• **Data records**:
+++

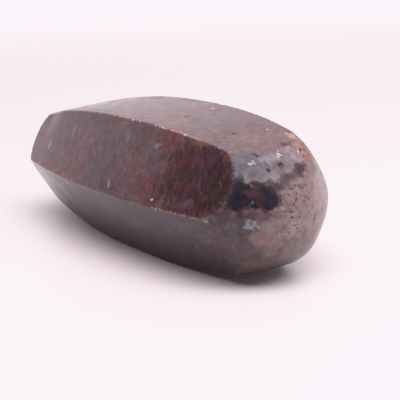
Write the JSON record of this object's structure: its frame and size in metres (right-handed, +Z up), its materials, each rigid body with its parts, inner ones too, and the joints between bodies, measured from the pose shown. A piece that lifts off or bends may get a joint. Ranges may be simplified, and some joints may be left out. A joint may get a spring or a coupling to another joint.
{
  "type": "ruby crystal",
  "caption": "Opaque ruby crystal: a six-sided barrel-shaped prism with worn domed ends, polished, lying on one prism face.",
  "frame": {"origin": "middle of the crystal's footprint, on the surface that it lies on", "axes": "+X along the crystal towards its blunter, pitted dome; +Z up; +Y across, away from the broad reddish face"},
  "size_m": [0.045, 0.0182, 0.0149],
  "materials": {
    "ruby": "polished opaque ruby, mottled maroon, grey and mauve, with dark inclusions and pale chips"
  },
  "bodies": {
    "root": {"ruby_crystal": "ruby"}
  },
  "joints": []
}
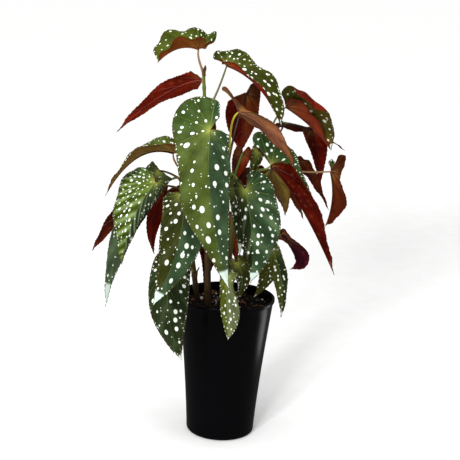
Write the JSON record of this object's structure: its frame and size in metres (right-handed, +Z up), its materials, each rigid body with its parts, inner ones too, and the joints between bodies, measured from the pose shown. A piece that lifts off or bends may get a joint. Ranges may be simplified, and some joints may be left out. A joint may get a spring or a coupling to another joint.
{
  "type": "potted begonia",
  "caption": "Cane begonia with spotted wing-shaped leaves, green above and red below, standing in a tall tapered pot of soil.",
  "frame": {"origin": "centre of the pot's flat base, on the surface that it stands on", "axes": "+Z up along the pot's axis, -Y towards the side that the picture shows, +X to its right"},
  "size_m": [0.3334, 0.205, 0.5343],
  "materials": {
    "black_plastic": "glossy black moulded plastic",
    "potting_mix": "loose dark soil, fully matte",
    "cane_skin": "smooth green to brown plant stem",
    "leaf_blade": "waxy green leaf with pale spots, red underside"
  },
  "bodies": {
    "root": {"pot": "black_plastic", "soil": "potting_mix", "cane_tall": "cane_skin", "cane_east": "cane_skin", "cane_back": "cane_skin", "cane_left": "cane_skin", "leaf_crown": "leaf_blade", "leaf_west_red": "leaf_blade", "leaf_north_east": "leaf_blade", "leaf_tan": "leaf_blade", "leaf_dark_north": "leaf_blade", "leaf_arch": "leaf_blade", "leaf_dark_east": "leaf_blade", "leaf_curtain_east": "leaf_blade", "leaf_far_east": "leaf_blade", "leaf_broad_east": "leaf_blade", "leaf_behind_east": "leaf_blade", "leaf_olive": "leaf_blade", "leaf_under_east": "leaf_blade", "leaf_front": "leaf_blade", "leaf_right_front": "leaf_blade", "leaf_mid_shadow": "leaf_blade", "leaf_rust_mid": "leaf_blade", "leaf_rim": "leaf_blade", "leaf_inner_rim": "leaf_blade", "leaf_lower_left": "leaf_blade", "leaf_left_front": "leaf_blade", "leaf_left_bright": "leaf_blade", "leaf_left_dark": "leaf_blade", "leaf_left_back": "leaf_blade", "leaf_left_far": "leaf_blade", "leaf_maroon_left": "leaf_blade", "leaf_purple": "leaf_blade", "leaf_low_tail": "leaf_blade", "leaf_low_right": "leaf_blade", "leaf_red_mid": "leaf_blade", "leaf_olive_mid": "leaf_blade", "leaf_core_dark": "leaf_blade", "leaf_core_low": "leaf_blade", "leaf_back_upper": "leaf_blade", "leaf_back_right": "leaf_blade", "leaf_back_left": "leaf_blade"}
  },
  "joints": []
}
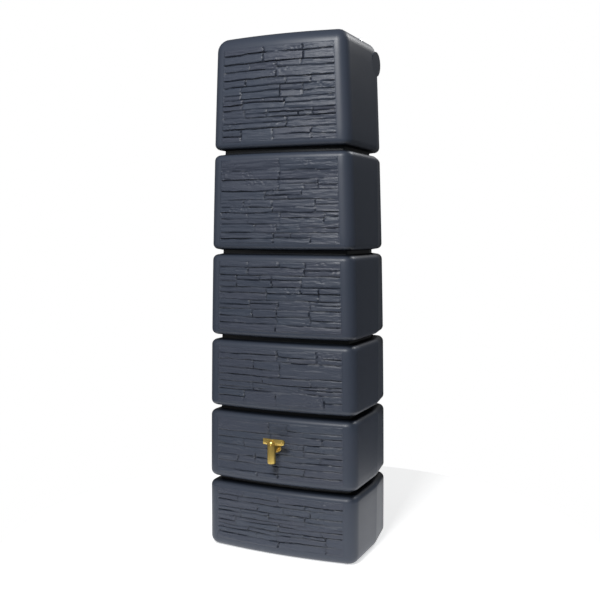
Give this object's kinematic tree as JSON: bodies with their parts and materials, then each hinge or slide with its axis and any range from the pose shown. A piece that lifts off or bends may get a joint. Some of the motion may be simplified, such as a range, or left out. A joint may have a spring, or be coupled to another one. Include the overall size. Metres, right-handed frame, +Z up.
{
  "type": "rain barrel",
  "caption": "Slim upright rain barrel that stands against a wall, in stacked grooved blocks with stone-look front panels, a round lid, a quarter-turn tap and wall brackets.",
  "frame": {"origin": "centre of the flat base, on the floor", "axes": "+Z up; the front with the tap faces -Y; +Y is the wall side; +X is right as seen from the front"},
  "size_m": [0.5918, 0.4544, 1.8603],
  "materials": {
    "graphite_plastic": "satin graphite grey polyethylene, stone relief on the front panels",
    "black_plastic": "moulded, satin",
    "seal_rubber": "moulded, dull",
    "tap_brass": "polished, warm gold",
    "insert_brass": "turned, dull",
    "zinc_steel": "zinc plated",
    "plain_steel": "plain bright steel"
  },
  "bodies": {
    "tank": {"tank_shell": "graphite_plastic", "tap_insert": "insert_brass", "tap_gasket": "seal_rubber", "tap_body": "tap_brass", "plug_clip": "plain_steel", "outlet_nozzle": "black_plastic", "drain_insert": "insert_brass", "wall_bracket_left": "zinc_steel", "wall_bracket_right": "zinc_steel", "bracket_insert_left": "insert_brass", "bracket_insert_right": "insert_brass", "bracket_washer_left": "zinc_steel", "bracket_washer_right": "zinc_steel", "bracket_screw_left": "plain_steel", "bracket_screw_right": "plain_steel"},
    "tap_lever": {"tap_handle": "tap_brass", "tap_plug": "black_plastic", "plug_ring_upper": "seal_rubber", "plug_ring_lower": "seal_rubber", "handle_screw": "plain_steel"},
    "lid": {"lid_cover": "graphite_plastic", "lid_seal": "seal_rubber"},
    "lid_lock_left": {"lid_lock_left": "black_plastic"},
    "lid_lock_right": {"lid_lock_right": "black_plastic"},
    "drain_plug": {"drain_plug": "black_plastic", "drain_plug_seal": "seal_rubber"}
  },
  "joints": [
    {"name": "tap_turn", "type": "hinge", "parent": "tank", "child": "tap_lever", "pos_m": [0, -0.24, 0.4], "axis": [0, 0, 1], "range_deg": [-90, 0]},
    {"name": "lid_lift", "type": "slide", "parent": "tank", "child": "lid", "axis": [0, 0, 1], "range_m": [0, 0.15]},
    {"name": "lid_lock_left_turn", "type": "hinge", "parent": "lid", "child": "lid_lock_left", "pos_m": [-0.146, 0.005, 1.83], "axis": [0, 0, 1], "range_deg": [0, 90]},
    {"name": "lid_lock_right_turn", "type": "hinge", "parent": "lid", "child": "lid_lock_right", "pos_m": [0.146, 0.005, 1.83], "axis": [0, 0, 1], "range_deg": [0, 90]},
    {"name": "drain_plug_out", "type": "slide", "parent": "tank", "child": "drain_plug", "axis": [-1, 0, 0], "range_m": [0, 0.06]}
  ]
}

+++

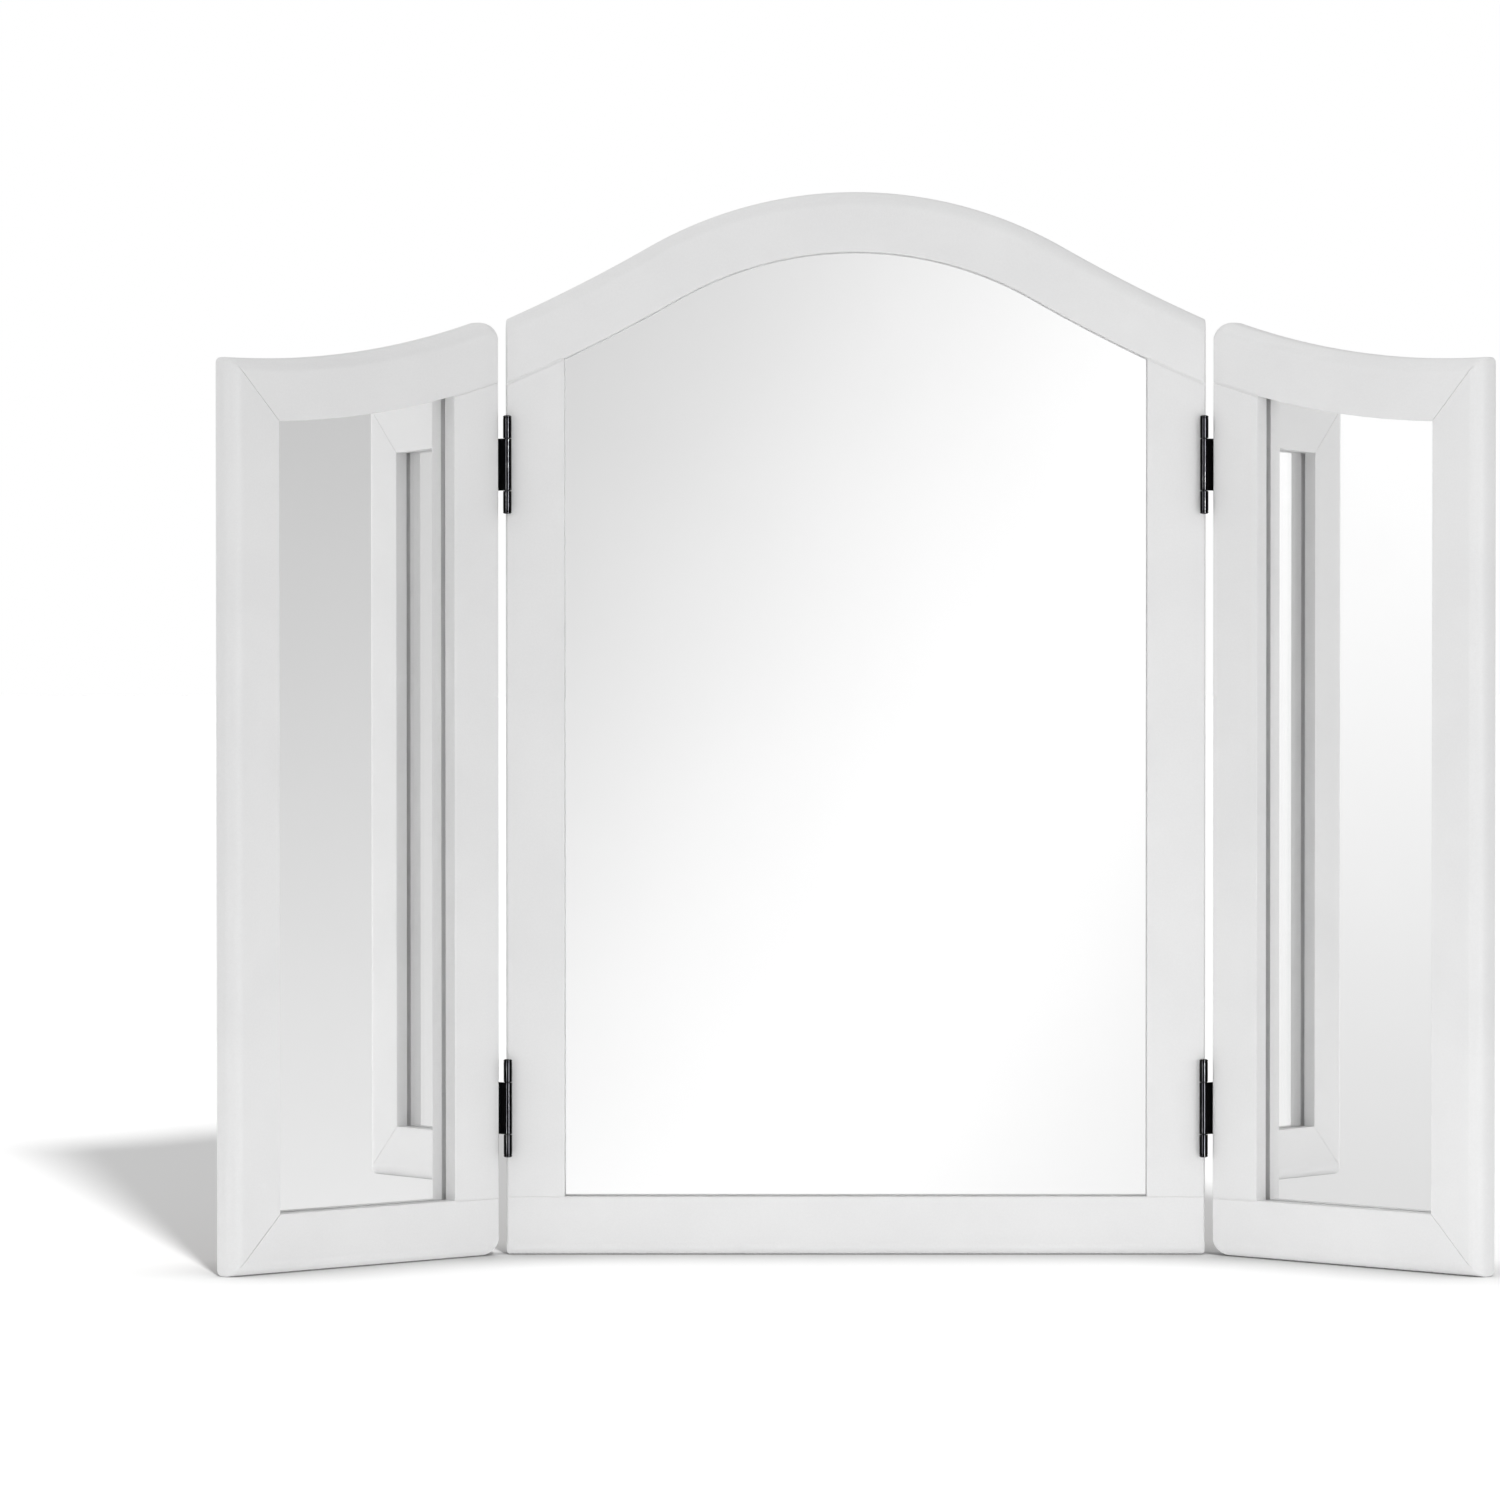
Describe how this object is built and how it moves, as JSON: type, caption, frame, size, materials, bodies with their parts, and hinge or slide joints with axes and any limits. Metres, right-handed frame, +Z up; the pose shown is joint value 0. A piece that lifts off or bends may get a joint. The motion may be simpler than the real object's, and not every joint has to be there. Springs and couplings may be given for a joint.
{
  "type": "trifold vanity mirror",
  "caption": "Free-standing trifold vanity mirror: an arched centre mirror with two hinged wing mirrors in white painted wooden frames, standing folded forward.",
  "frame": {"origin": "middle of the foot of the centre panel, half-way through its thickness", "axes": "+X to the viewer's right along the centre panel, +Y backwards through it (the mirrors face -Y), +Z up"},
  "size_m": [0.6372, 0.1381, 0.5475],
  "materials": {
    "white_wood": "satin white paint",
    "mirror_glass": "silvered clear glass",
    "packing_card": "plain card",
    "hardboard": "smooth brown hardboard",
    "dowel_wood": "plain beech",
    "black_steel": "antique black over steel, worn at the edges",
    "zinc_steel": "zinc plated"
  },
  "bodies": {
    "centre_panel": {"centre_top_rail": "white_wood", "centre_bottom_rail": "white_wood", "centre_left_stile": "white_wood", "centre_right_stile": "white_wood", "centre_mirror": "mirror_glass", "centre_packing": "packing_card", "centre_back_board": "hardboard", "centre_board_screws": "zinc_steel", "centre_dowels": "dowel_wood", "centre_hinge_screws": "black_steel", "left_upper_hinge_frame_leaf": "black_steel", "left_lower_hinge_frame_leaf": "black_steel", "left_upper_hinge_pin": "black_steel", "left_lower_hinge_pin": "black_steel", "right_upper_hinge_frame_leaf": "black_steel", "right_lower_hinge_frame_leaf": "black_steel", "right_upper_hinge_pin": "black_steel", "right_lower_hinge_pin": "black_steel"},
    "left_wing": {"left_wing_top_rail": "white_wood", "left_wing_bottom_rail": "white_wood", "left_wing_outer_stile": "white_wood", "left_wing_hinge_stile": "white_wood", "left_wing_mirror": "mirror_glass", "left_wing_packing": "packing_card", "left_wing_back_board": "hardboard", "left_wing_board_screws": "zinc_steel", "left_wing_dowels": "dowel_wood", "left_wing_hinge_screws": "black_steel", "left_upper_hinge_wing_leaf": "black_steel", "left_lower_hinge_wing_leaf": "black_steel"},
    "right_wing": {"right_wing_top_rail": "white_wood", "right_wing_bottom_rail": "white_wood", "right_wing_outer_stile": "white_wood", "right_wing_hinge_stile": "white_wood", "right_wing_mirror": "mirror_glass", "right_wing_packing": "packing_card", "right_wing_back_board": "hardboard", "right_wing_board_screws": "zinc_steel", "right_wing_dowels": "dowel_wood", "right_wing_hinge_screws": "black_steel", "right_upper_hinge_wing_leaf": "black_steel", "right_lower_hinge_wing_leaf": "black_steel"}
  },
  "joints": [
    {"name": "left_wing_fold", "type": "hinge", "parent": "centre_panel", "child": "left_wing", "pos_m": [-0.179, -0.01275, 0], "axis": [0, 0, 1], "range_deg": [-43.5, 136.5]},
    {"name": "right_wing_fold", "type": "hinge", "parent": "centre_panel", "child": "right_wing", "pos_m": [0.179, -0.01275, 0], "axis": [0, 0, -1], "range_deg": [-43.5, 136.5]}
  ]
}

+++

• **Problem details**: Which lines hold the word "object"? Copy every one of them.

• **Solved exercise**:
Write the JSON record of this object's structure: its frame and size in metres (right-handed, +Z up), its materials, each rigid body with its parts, inner ones too, and the joints between bodies, measured from the pose shown. A piece that lifts off or bends may get a joint. Ranges may be simplified, and some joints may be left out. A joint may get a spring or a coupling to another joint.
Write the JSON record of this object's structure: its frame and size in metres (right-handed, +Z up), its materials, each rigid body with its parts, inner ones too, and the joints between bodies, measured from the pose shown. A piece that lifts off or bends may get a joint. Ranges may be simplified, and some joints may be left out. A joint may get a spring or a coupling to another joint.
Give this object's kinematic tree as JSON: bodies with their parts and materials, then each hinge or slide with its axis and any range from the pose shown. A piece that lifts off or bends may get a joint. Some of the motion may be simplified, such as a range, or left out. A joint may have a spring, or be coupled to another one. Include the overall size. Metres, right-handed frame, +Z up.
Describe how this object is built and how it moves, as JSON: type, caption, frame, size, materials, bodies with their parts, and hinge or slide joints with axes and any limits. Metres, right-handed frame, +Z up; the pose shown is joint value 0. A piece that lifts off or bends may get a joint. The motion may be simpler than the real object's, and not every joint has to be there. Springs and couplings may be given for a joint.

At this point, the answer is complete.